Today, 26 New Zealanders are named as recipients of the NZ Bravery Awards. Some rescued drowning people. Some confronted criminals. Some were police, doing their job. Some were ordinary citizens. Four made the supreme sacrifice. All have one thing in common: faced with danger, they overcame their fear to help others. Here are some of their stories:


New Zealand Bravery Medal

No 12-year-old should have to stare down the barrel of a shotgun. Nor see his father in pain from a gunshot wound.

But Ethan Kennedy had the presence of mind to face down the man who had shot his father when a family split turned ugly.

"I didn't want my dad to die."

He told the gunman to get lost, and then went for help to neighbours.

His father survived and today Ethan says: "It makes me feel like I have done something good."


New Zealand Bravery Medal

Christopher Jowsey, from the RNZAF, knew he had just one chance to save a man being swept away by a torrent during the February floods.

Lowered from a helicopter, he grabbed the man, only to be dragged under and snagged on debris.

"It was the riskiest situation I've been in."

Thinking fast, he managed to get free and haul the man to safety. If he'd let go, the man would have been lost. Today, his family are "proud as punch" about his award but he reckons that anyone would have done it. 

JOHN VAUGHAN (deceased)

New Zealand Bravery Medal

Ese Falealii was your worst nightmare: erratic, angry and wielding a gun. When he entered the Mangere Bridge ASB Bank, John Vaughan kept calm.

He took the lead when Falealii demanded money. He wanted to take the attention off his colleagues. He tried to keep the others away from danger. Falealii took the money and shot Mr Vaughan in the head. His mother, Catherine Vaughan, summed up the award: "It's a fitting tribute."


New Zealand Bravery Decoration

It was the worst weather lifelong tramper Brian Pickering had seen. Up on an exposed ridge in the Kaimanawa Ranges, he suddenly came across a father and son who were suffering from advancing hypothermia. Without help they could die. He bundled John Painting, 42, and Matt, 13, into their sleeping bags and forced them to stay awake by yelling at them above winds of up to 80km/h. He alerted rescuers - three of whom have also received an award - who got to them 17 hours later. Today Mr Painting says he owes his life and that of his son to Mr Pickering.

"I still think about him a lot.

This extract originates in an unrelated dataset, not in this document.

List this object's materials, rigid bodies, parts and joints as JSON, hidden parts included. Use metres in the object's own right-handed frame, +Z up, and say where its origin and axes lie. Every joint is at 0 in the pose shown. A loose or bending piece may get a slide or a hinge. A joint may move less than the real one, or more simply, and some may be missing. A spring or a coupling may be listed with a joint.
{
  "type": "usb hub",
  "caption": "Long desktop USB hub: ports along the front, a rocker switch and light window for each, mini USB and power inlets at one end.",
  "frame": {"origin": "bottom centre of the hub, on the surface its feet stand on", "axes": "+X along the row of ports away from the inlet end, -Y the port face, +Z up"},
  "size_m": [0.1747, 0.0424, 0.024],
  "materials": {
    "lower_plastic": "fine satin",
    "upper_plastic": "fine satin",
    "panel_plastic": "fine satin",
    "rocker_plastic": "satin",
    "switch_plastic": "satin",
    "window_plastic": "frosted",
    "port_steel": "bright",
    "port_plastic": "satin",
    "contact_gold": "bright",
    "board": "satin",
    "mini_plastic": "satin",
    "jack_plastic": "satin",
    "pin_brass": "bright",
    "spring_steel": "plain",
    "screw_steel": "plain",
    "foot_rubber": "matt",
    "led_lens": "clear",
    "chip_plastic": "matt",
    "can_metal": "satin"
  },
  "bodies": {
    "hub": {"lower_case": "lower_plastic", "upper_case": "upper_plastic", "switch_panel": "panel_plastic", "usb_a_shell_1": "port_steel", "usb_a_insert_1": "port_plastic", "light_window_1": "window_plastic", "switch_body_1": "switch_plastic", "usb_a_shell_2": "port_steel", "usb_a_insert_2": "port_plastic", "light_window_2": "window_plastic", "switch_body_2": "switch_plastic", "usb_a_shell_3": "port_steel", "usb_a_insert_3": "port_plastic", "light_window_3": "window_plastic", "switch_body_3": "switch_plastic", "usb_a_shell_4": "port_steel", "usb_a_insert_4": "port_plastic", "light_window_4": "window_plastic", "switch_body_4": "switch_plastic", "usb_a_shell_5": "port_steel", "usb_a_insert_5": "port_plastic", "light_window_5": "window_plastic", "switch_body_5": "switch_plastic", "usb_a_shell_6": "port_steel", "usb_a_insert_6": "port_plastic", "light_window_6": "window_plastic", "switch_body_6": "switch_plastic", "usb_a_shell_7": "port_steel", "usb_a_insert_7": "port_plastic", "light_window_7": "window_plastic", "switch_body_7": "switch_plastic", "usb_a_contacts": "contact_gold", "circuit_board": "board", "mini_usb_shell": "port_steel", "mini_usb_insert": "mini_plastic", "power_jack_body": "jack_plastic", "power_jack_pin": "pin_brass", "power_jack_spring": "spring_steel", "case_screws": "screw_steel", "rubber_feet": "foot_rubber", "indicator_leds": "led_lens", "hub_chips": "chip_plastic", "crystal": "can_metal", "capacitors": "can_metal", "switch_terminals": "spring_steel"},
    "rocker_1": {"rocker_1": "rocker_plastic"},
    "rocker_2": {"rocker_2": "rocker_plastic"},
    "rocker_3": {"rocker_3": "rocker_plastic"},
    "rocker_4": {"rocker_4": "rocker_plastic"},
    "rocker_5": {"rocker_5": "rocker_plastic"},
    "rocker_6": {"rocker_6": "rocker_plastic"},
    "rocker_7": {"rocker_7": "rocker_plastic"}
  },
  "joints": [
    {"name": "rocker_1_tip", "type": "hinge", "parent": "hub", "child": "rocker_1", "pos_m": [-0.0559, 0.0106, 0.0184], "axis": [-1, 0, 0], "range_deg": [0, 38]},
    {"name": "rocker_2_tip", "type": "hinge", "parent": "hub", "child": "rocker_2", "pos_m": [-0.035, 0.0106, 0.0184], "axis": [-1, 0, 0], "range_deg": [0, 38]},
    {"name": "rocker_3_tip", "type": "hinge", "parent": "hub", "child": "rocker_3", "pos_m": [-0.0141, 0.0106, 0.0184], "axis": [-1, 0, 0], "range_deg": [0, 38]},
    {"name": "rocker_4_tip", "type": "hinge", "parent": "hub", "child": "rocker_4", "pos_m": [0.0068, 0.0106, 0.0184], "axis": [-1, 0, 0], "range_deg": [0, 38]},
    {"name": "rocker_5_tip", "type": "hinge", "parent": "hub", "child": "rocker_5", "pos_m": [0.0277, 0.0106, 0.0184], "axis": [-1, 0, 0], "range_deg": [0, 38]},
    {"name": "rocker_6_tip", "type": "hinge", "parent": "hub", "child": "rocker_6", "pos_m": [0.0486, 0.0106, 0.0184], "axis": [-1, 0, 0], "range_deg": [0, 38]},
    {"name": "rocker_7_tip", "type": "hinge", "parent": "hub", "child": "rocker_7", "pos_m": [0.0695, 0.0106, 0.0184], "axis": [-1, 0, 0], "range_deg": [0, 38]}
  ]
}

I find it hard to put into words."


New Zealand Bravery Star

DUNCAN TAYLOR (deceased)

New Zealand Bravery Medal

The two police officers went to a Rongotea farming family to warn about a dangerous young man.

Their assignment ended with Detective Constable Duncan Taylor shot dead and his partner, Jeanette Park, running for her life.

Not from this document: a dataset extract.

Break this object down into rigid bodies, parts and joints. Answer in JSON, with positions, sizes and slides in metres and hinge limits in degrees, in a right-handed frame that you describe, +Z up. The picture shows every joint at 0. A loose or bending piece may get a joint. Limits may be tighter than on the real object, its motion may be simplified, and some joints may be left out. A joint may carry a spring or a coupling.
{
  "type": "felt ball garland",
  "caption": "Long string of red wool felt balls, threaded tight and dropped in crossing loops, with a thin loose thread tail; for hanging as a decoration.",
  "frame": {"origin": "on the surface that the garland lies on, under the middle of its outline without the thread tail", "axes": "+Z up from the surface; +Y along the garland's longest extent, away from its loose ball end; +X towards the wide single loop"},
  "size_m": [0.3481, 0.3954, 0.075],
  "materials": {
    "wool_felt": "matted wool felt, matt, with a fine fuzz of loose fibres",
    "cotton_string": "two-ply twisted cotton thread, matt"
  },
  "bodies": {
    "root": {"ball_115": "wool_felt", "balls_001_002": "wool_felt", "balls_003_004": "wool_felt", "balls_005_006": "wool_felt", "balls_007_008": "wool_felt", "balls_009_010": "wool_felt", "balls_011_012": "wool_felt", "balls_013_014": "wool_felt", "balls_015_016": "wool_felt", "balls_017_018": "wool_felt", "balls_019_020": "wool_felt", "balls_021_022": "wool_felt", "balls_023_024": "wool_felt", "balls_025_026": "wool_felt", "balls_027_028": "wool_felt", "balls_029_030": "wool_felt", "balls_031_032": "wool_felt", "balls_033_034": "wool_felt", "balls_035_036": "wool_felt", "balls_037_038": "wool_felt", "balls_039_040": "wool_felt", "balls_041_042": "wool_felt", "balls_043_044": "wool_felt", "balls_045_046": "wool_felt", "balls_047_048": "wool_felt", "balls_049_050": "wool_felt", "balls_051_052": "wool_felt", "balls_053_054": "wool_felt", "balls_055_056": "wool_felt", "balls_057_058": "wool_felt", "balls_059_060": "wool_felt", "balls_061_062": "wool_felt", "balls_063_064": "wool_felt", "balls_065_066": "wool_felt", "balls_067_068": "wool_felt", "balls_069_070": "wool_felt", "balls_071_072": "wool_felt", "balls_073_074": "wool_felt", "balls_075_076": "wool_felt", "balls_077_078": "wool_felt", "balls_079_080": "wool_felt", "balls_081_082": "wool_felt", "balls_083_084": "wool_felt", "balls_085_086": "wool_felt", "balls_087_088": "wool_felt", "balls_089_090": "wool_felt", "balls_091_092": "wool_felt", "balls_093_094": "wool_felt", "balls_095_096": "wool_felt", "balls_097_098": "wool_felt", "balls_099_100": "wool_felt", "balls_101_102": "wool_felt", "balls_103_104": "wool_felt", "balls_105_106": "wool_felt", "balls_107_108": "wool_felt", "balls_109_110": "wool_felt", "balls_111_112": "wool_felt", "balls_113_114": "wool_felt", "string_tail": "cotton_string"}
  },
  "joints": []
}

Park was shot in the buttock trying to escape from the young man, and had to flee to a neighbouring house.

She led the occupants to safety and called her colleagues.

Daniel Luff, 17, later surrendered.

Ms Park paid tribute to her former partner.

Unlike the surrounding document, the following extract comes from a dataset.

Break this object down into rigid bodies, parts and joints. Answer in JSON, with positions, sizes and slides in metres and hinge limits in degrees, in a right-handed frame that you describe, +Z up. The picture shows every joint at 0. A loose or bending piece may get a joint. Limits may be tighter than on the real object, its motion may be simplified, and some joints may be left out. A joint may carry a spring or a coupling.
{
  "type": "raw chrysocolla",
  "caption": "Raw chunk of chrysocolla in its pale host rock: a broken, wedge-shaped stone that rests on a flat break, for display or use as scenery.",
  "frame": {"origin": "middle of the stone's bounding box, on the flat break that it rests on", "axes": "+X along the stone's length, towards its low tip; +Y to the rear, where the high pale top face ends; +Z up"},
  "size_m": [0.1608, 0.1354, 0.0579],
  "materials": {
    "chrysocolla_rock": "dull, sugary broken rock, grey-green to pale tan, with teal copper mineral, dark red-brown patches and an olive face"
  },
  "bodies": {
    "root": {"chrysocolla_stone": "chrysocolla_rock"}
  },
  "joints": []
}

"It's fantastic news because he was the bravest person I know."


New Zealand Bravery Medal

Nobody else among the whitebaiters on the Arawhata River would go to the aid of Keith Millaras he was swept out to sea. It was too rough, too dangerous, too stormy. So 69-year-old Bill Gilchrist knew he had to act. "I did my lifejacket up a bit tighter than normal." And he headed out. With waves hammering his dinghy, he finally reached an exhausted Mr Millar. But it was too rough to pull him aboard. So he told him to hang on to the side and they powered in. Says Mr Millar: "I know I wouldn't be here without him."

Awards cover 4 categories

The New Zealand Bravery Awards, announced today by the Governor-General, Dame Silvia Cartwright, consist of four levels.

New Zealand Cross: For acts of great bravery in situations of extreme danger.
New Zealand Bravery Star: For acts of outstanding bravery in situations of danger.
New Zealand Bravery Decoration: For acts of exceptional bravery in situations of danger.
New Zealand Bravery Medal: For acts of bravery. All awards bear the inscription "For Bravery - Mo Te Maia".

The awards are royal honours, and each person who receives one gets a certificate signed by the Queen and the Governor-General. He or she also receives a distinctive lapel badge.

The honours replace a variety of British awards, such as the George Cross and Queen's Gallantry Medal.

Anyone can make a nomination. The nomination form and a guide to the process can be obtained from the Honours Secretariat in Wellington, which administers all honours. Its website is:

Nominations are considered by a panel of experts, who advise the Prime Minister.

The awards will be formally presented by the Governor-General at a ceremony at Government House later in the year.